***** EXTRACTED RECORDS

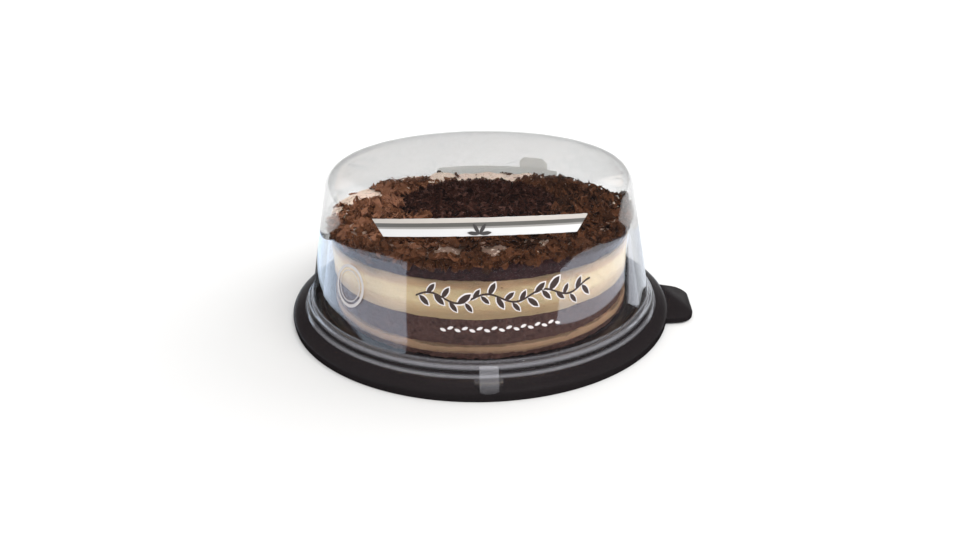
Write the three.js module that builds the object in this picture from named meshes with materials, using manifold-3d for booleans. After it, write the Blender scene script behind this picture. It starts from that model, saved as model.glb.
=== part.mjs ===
// A round layered chocolate and cream cake, shut in its own pack: a black formed
// tray with a sloping rim and a side tab, and a clear domed lid with a front lug
// and three labels. Millimetres, +Z up, the origin on the ground under the middle
// of the pack and its tab. The front of the pack faces -Y.
import * as THREE from 'three';
import { mergeVertices } from 'three/addons/utils/BufferGeometryUtils.js';
import Module from 'manifold-3d';

const wasm = await Module();
wasm.setup();

// ---- driving dimensions -------------------------------------------------------
const SEGMENTS = 60;
const CAKE_SEGMENTS = 48;
const GAP = 0.3;
const DEGREE = Math.PI / 180;

// The cake's top leans back by its tilt and droops by its sag towards front and back.
const CAKE = { radius: 79, bottom: 8, tilt: 3.2, sag: 1.2, inset: 0.6 };
// Mean height of each layer's top at the cake's edge, how far it waves, how far its side
// bulges and how far it spreads past the cake's radius.
const LAYERS = [
  { name: 'sponge_bottom', top: 10.0, wave: 0.25, bulge: 0.0, spread: 1.8, colour: '#4a2f27' },
  { name: 'cream_lower', top: 14.1, wave: 0.4, bulge: 0.0, spread: 1.0, colour: '#b08a66' },
  { name: 'sponge_middle', top: 27.3, wave: 0.6, bulge: -0.7, spread: 0.2, colour: '#46302f' },
  { name: 'cream_middle', top: 44.8, wave: 0.6, bulge: 0.5, spread: 0.0, colour: '#ddcba0' },
  { name: 'sponge_top', top: 53.1, wave: 0.4, bulge: -0.4, spread: 0.0, colour: '#412a2b' },
  { name: 'cream_top', top: 54.5, wave: 0.0, bulge: 0.0, spread: 0.0, colour: '#e6cdb4' },
];
const RIM_HEAP = { inner: 42.0, outer: 79.2, low: 0.9, high: 3.6, lumps: 17, flakes: 40 };
const MOUND = { radius: 41.2, edge: 2.6, rise: 6.2, fullness: 3, shavings: 32 };
const FLAKE = { length: [8, 17], width: [4, 8], bend: [6, 12], thickness: 1.1 };
const SHAVING = { length: [4, 9], width: [1.2, 2.2], thickness: 1.1 };
const OVERHANG = {
  drop: [0.4, 3.6], length: [5, 8], bend: 14, count: 9, from: -2.65, to: -1.45, lean: 0.2, reach: 81.9,
};
// All toppings lie between these heights, and start this far above the top layer.
const TOPPINGS = { low: 40, high: 75, lift: 1.5 * GAP };
const GOLDEN_ANGLE = Math.PI * (3 - Math.sqrt(5));

const TRAY = {
  sheet: 0.8, floor: 7.6, floorRadius: 86, rimRadius: 103.6, rimTop: 4.3, footRadius: 102.9, footWidth: 1.2,
};
// The bead that the lid snaps over, the groove outside it and the rim's slope.
const TRAY_BEAD = [[88.0, 9.4], [90.2, 10.5], [91.4, 10.2], [92.4, 8.8], [94.4, 7.6]];
const TRAY_SLOPE = [[97.2, 7.1], [101.4, 5.7]];
const TAB = {
  angle: -10, root: 96, reach: 116, halfRoot: 22, halfEnd: 15, corner: 5, bow: 0.8,
  top: 4.3, bottom: 0.9, wall: 1.0,
};

const LID = { film: 0.7, height: 80, shoulder: 11.6, topRadius: 68.4, footRadius: 91.6, footZ: 13.4 };
// The lid's flange, stepped down over the bead.
const LID_FLANGE = [[92.9, 12.6], [93.6, 10.9], [94.4, 10.0], [95.5, 9.4], [96.4, 8.1]];
const LUG = {
  angle: -88, half: 7.2, inner: 95.4, fold: 99.6, outer: 104.6, top: 8.9, foldTop: 7.8, tip: 5.3, corner: 3.5,
};

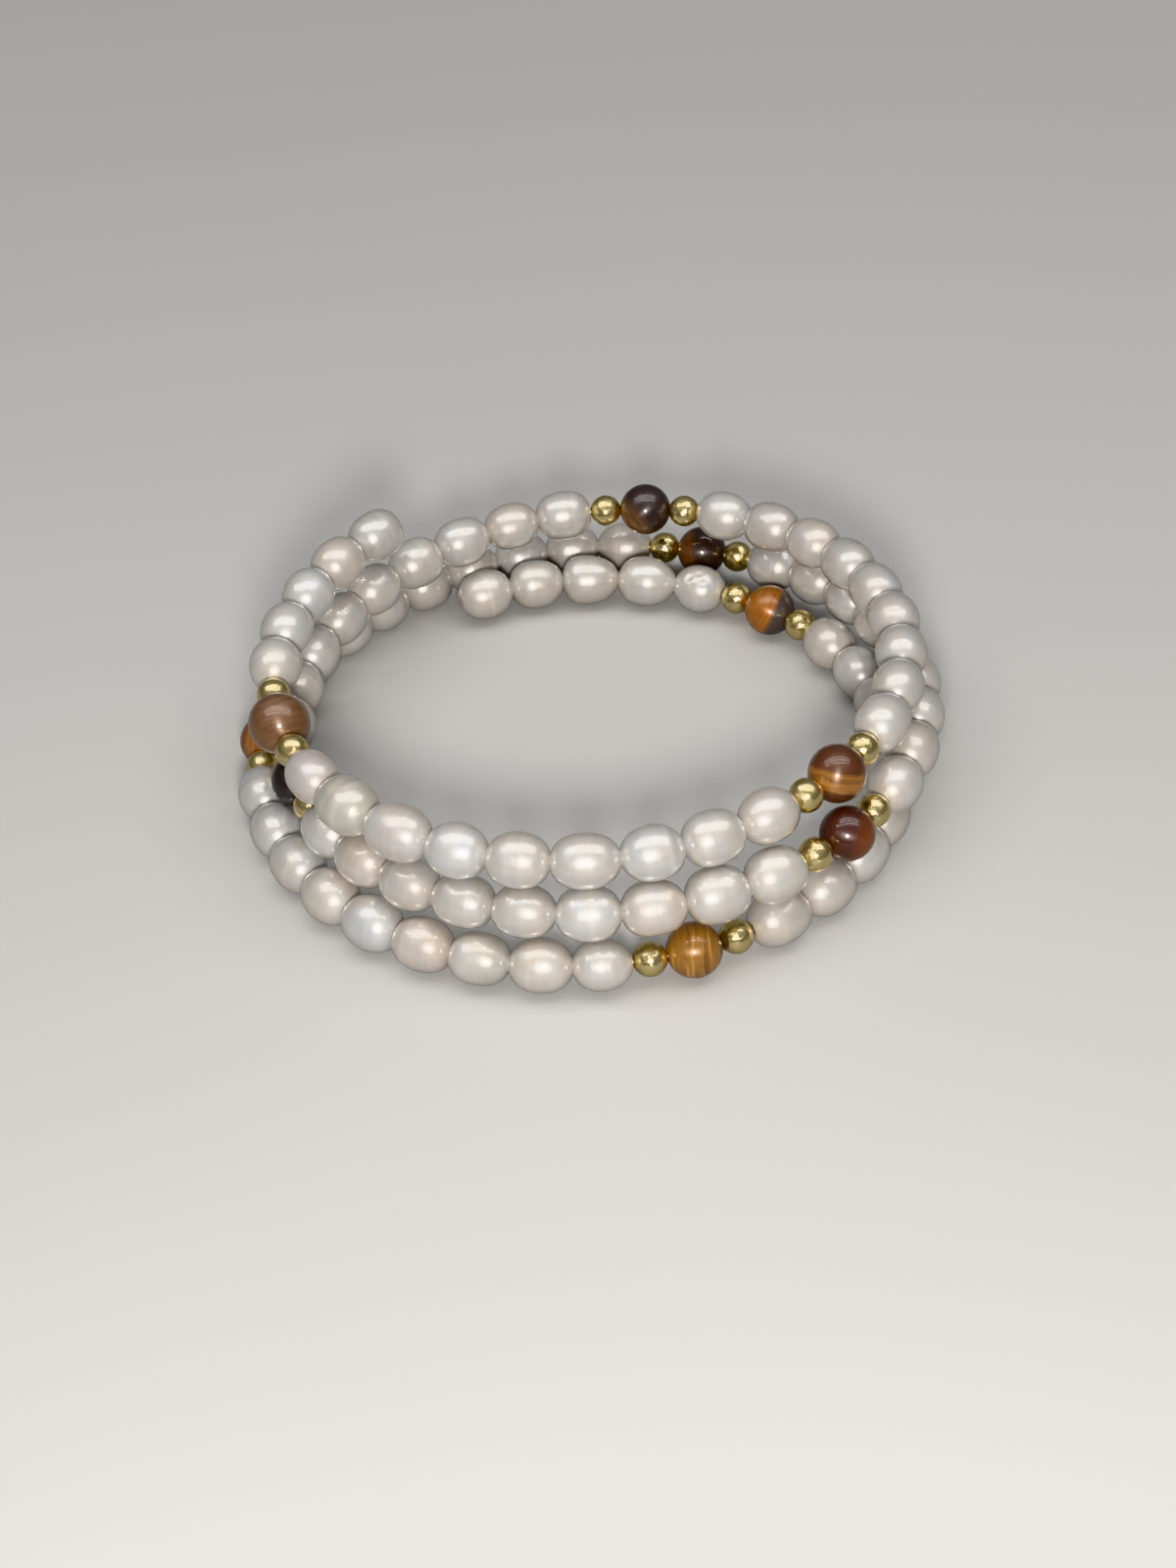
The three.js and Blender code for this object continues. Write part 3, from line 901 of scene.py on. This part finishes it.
for index, centre in enumerate(golds, 1):
    along, radius = ball_profile(GOLD_DIAMETER, GOLD_RINGS)
    angle = np.linspace(0, 2 * np.pi, GOLD_STEPS, endpoint=False)[None, :]
    phase = rng.uniform(0, 2 * np.pi, 3)
    dent = DENT_DEPTH * (np.sin(2 * angle + phase[0]) * np.cos(along[:, None] * 1.3 + phase[1])
                         + np.sin(5 * angle + along[:, None] * 2 + phase[2]) * 0.4)
    on_ball = (radius > HOLE + HOLE_ROUND)[:, None]
    own = round_points(radius[:, None] * (1 - np.abs(dent) * on_ball), along)
    points = place_straight(own, centre).reshape(-1, 3)
    part = dict(points=points, faces=[loop_faces(len(along), GOLD_STEPS)],
                values=dict(bead_place=own.reshape(-1, 3) + (0, 0, PATTERN_SHIFT * index)))
    make_piece(f"gold_ball_{index:02d}", f"gold_bead_{index:02d}", gold_plate, [part])

# %% [markdown]
# ## The wire
#
# The wire shows only as a glint in the gaps, but it carries everything. It is a profile
# carried along a path: one ring of points in each frame of the route, with a pole at each
# tip, inside the end pearls.

# %% Building the wire
WIRE_STEPS = 12
WIRE_RINGS = 700


def build_steel():
    """Bright drawn steel, with a faint colour change along the wire."""
    material, tree, shader = new_material("spring_steel")
    place = read_value(tree, "bead_place").outputs["Vector"]
    worn = use_scuffs(tree, place, 0.2)
    tree.links.new(calculate(tree, "ADD", 0.30, worn.outputs["Gloss"]),
                   shader.inputs["Roughness"])
    colour = mix_colours(tree, "MIX", worn.outputs["Gloss"], (0.66, 0.65, 0.63, 1),
                         (0.42, 0.40, 0.38, 1))
    tree.links.new(colour, shader.inputs["Base Color"])
    shader.inputs["Metallic"].default_value = 1.0
    return material


wire_along = np.linspace(WIRE_INSET, string_length - WIRE_INSET, WIRE_RINGS)
wire_origin, wire_axes = frames_at(wire_along)
angle = np.linspace(0, 2 * np.pi, WIRE_STEPS, endpoint=False)
ring = np.stack([np.cos(angle), 0 * angle, np.sin(angle)], -1) * WIRE_DIAMETER / 2
tube = (wire_origin[:, None] + np.einsum("sk,nkc->nsc", ring, wire_axes)).reshape(-1, 3)
tips = wire_origin[[0, -1]]
own = np.concatenate([np.tile(ring, (len(wire_along), 1)), np.zeros((2, 3))])
own[:-2, 1] = np.repeat(wire_along, WIRE_STEPS)
make_piece("spring_wire", "memory_wire", build_steel(), [dict(
    points=np.vstack([tube, tips]), faces=capped_faces(len(wire_along), WIRE_STEPS),
    values=dict(bead_place=own))])

# %% [markdown]
# ## The studio
#
# The floor is plain and pale. Pearls live from what they mirror, so the lamps matter more
# than their number suggests. The world is a soft dome of light, brightest nearly overhead,
# so that their upper halves glow and no lamp's edge shows. Three long tubes overhead draw
# the fine lines on each bead's shoulder, and one small round lamp just below the camera
# sets the bright spots. The view transform is meant for goods on a neutral ground: it
# shows colours as they are set, and only rolls off the brightest highlights, where the
# usual one greys whites and gold.

# %% Floor and world
FLOOR_HALF = 8.0  # metres
FLOOR_BOUNCE = 0.55  # how much of its paleness the floor throws back on the beads


def build_floor():
    """A flat square in matt pale grey, its colour varied by a very faint noise. To the
    beads it is darker than to the camera, as if dark cards stood just out of view, so
    that their lower halves keep their shading."""
    material, tree, shader = new_material("pale_floor")
    place = add_node(tree, "ShaderNodeTexCoord").outputs["Object"]
    noise = add_node(tree, "ShaderNodeTexNoise", inputs={"Scale": 6.0, "Detail": 4.0})
    tree.links.new(place, noise.inputs["Vector"])
    colour = mix_colours(tree, "MIX", noise.outputs["Fac"], (0.500, 0.491, 0.474, 1),
                         (0.528, 0.518, 0.500, 1))
    seen = add_node(tree, "ShaderNodeLightPath").outputs["Is Camera Ray"]
    dimmed = mix_colours(tree, "MULTIPLY", 1.0, colour, (FLOOR_BOUNCE,) * 3 + (1,))
    tree.links.new(mix_colours(tree, "MIX", seen, dimmed, colour), shader.inputs["Base Color"])
    shader.inputs["Roughness"].default_value = 0.75
    mesh = bpy.data.meshes.new("floor")
    corners = [(x * FLOOR_HALF, y * FLOOR_HALF, 0) for x, y in ((-1, -1), (1, -1), (1, 1), (-1, 1))]
    mesh.from_pydata(corners, [], [(0, 1, 2, 3)])
    mesh.materials.append(material)
    floor = bpy.data.objects.new("floor", mesh)
    bpy.context.collection.objects.link(floor)
    return floor


build_floor()
DOME_DIRECTION = (0.0, -0.20, 0.98)  # where the dome is brightest
DOME_GLOW = 0.26
DOME_BASE = 0.16


def build_dome():
    """World light: a base value, plus a glow that grows with the cosine between the
    direction looked in and the dome's brightest direction, to a power."""
    world = bpy.data.worlds.new("studio")
    world.use_nodes = True
    tree = world.node_tree
    looking = add_node(tree, "ShaderNodeTexCoord").outputs["Generated"]
    towards = add_node(tree, "ShaderNodeVectorMath", operation="DOT_PRODUCT")
    tree.links.new(looking, towards.inputs[0])
    towards.inputs[1].default_value = DOME_DIRECTION
    share = rescale(tree, towards.outputs["Value"], 0.15, 1.0, 0.0, 1.0)
    glow = calculate(tree, "MULTIPLY", calculate(tree, "POWER", share, 1.3), DOME_GLOW)
    background = tree.nodes["Background"]
    background.inputs["Color"].default_value = (0.985, 0.99, 1.0, 1)
    tree.links.new(calculate(tree, "ADD", glow, DOME_BASE), background.inputs["Strength"])
    return world


world = build_dome()
bpy.context.scene.world = world
bpy.context.scene.view_settings.view_transform = "Khronos PBR Neutral"

# %% Lamps
LAMP_AIM = (0, 0, 0.008)  # metres: a point inside the bracelet, near mid height


def add_lamp(name, place, size, power, colour=(1, 1, 1), shape="RECTANGLE"):
    """An area lamp at a place in metres that faces the bracelet. size is its width and
    height, or its diameter twice, in metres, and power is in watts."""
    data = bpy.data.lights.new(name, "AREA")
    data.shape = shape
    data.size, data.size_y = size
    data.energy = power
    data.color = colour
    lamp = bpy.data.objects.new(name, data)
    aim = (Vector(LAMP_AIM) - Vector(place)).to_track_quat("-Z", "Y")
    lamp.matrix_world = Matrix.Translation(Vector(place)) @ aim.to_matrix().to_4x4()
    lamp.visible_camera = False
    bpy.context.collection.objects.link(lamp)
    return lamp


TUBE_HEIGHT = 0.8  # metres, as the other sizes of the lamps
TUBE_SPACING = 0.17
TUBE_SIZE = (1.5, 0.016)
TUBE_POWER = 1.50  # watts
EYE_LAMP_REACH = 1.04  # its distance from the origin, as a share of the camera's
EYE_LAMP_DROP = 0.055  # below the camera
EYE_LAMP_SIZE = (0.062, 0.062)
EYE_LAMP_POWER = 1.06
EYE_LAMP_COLOUR = (1.0, 0.97, 0.94)

for number in (-1, 0, 1):
    place = (0.0, TUBE_SPACING * number, TUBE_HEIGHT)
    add_lamp(f"tube_{number + 2}", place, TUBE_SIZE, TUBE_POWER)
place = tuple(eye * MM * EYE_LAMP_REACH + down * EYE_LAMP_DROP)
add_lamp("eye_lamp", place, EYE_LAMP_SIZE, EYE_LAMP_POWER, EYE_LAMP_COLOUR, "DISK")
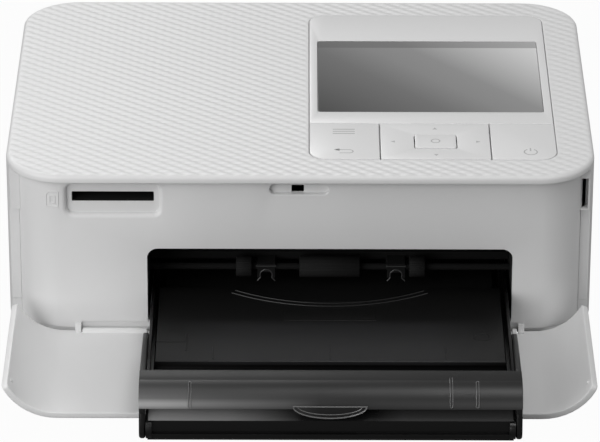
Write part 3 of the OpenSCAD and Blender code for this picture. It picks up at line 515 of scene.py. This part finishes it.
# Semi-gloss ABS: a smoother mould than the shell's, so tighter highlights.
panel_abs = grained_finish("abs_semi_gloss_white_panel", "#E8E8E8", 0.3, 0.35, 0.006)
x0, x1 = PANEL_X - PANEL_W / 2, PANEL_X + PANEL_W / 2
y1 = PANEL_Y + PANEL_D / 2
rim = np.vstack([[(x0, 38.2), (x1, 38.2)], arc(x1 - PANEL_R, y1 - PANEL_R, PANEL_R, 0, 90, 12),
                 arc(x0 + PANEL_R, y1 - PANEL_R, PANEL_R, 90, 180, 12)])
window = round_rect(PANEL_X, WINDOW_Y, WINDOW_W + 0.3, WINDOW_D + 0.3, 1.0)
sight = round_rect(PANEL_X, WINDOW_Y, WINDOW_W - 4, WINDOW_D - 4, 1)
well = round_rect(*NAV, 24, 21, 2)
plate = moulding([rim, window[::-1]], 55.5, PANEL_Z, [0.35, 0.12], upright)
shelf = moulding([along(rim, 3), sight[::-1]], 55.0, 56.1, 0, upright)
flange = moulding([round_rect(PANEL_X, PANEL_Y, PANEL_W + 5, PANEL_D + 5, 7), sight[::-1],
                   well[::-1]], 54.4, 55.6, 0.2, upright)
finish_mesh("panel_plate", joined([plate, shelf, flange]), panel_abs, "printer",
            ["panel_frame"])

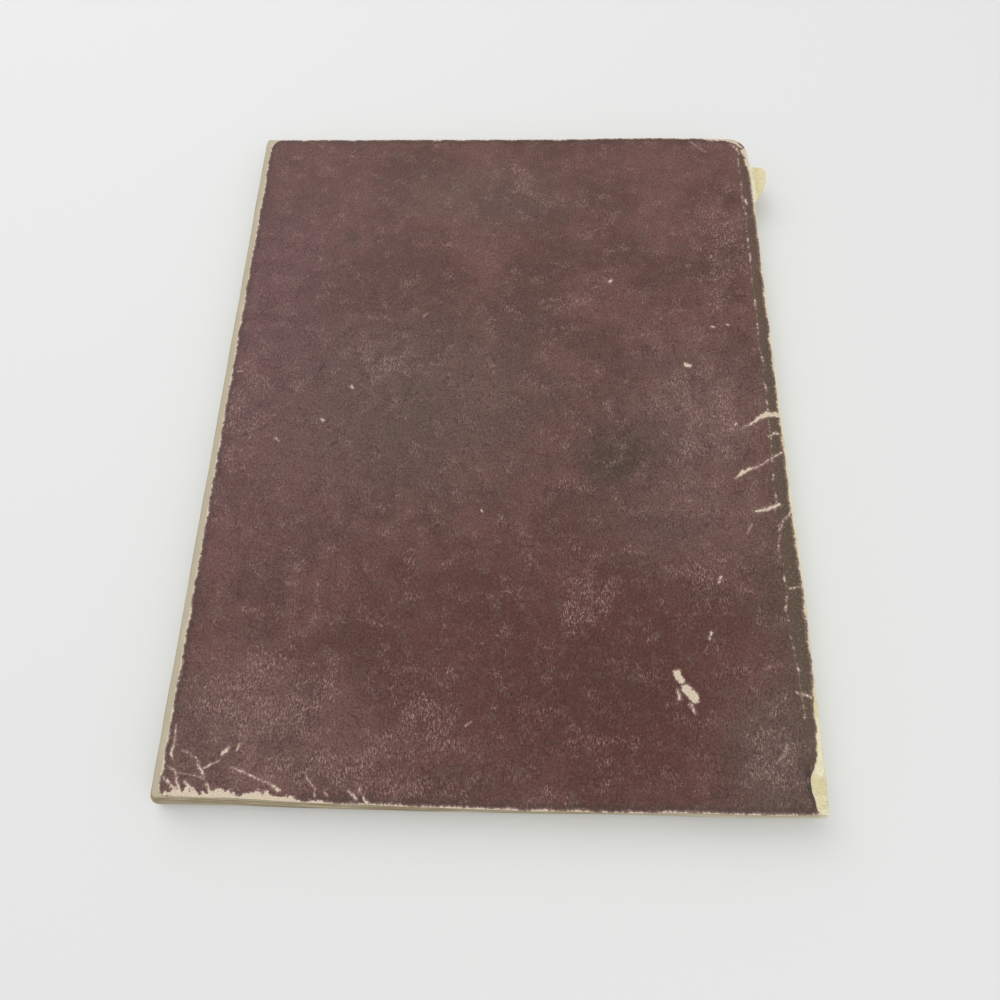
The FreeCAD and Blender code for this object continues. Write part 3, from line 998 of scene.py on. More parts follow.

**********

### REQUIRED TASK
Restate the first line and every line after it, word for word, stopping once the line with "const DEGREE = Math.PI / 180;" is done.

### RESPONSE BELOW
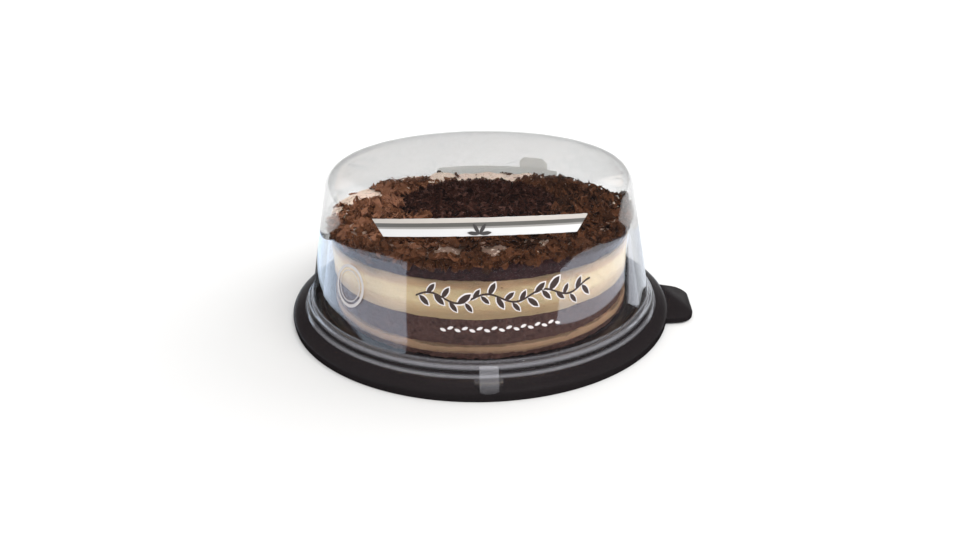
Write the three.js module that builds the object in this picture from named meshes with materials, using manifold-3d for booleans. After it, write the Blender scene script behind this picture. It starts from that model, saved as model.glb.
=== part.mjs ===
// A round layered chocolate and cream cake, shut in its own pack: a black formed
// tray with a sloping rim and a side tab, and a clear domed lid with a front lug
// and three labels. Millimetres, +Z up, the origin on the ground under the middle
// of the pack and its tab. The front of the pack faces -Y.
import * as THREE from 'three';
import { mergeVertices } from 'three/addons/utils/BufferGeometryUtils.js';
import Module from 'manifold-3d';

const wasm = await Module();
wasm.setup();

// ---- driving dimensions -------------------------------------------------------
const SEGMENTS = 60;
const CAKE_SEGMENTS = 48;
const GAP = 0.3;
const DEGREE = Math.PI / 180;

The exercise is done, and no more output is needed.